Government Response Accepted
HM Government Accepted
4.1 The government agrees with the Committee’s recommendation. Target implementation date: Autumn 2023 4.2 UKHSA is urgently working to improve and strengthen existing financial controls and processes, to evidence compliance with government functional standards and best practice. Following the disclaimed 2021-22 audit opinion, UKHSA immediately established a Finance and Control Improvement Programme to inform the production of 2022-23 auditable accounts and continue to provide oversight and scrutiny of UKHSA’s financial controls. 4.3 The programme will develop to systematically address areas where controls and processes can be improved further. Activities have been focussed on the accounts production but will broaden out into wider financial management and controls without losing focus on the accounts. 4.4 The aim of the programme is to enable UKHSA to achieve a fully clean, unqualified audit opinion at the earliest feasible opportunity, which is the 2024-25 accounts.

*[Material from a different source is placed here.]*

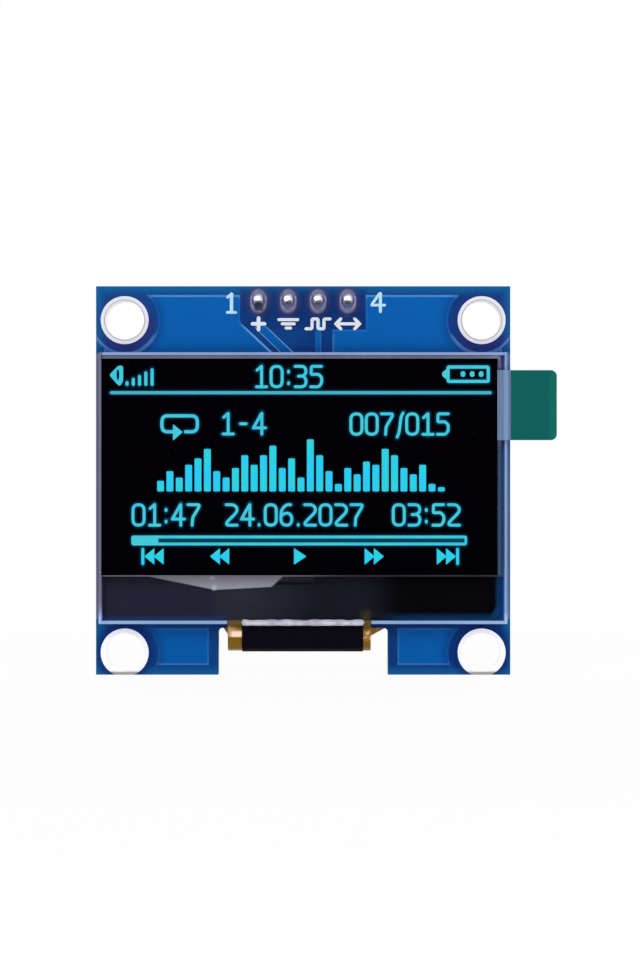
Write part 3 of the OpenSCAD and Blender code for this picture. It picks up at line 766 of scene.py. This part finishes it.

Due to the disclaimed opinion, NAO advised it is not possible to achieve a clean audit for 2022-23. Unqualified accounts must demonstrate a clean audit position over successive years to enable an accurate prior year comparator. 4.5 The programme is governed by a board chaired by UKHSA’s Chief Executive, with representation from DHSC, GIAA and HMT. The UKHSA Audit and Risk Committee oversees the programme closely with regular formal progress reporting to the department. 4.6 The programme will have a fully developed, multi-year project plan in place by Autumn 2023. This aligns with the expected outcome of the 2022-23 audit and allows any further findings to be incorporated. In the meantime, UKHSA intends to continue driving rapid progress, tightly managed through the improvement programme.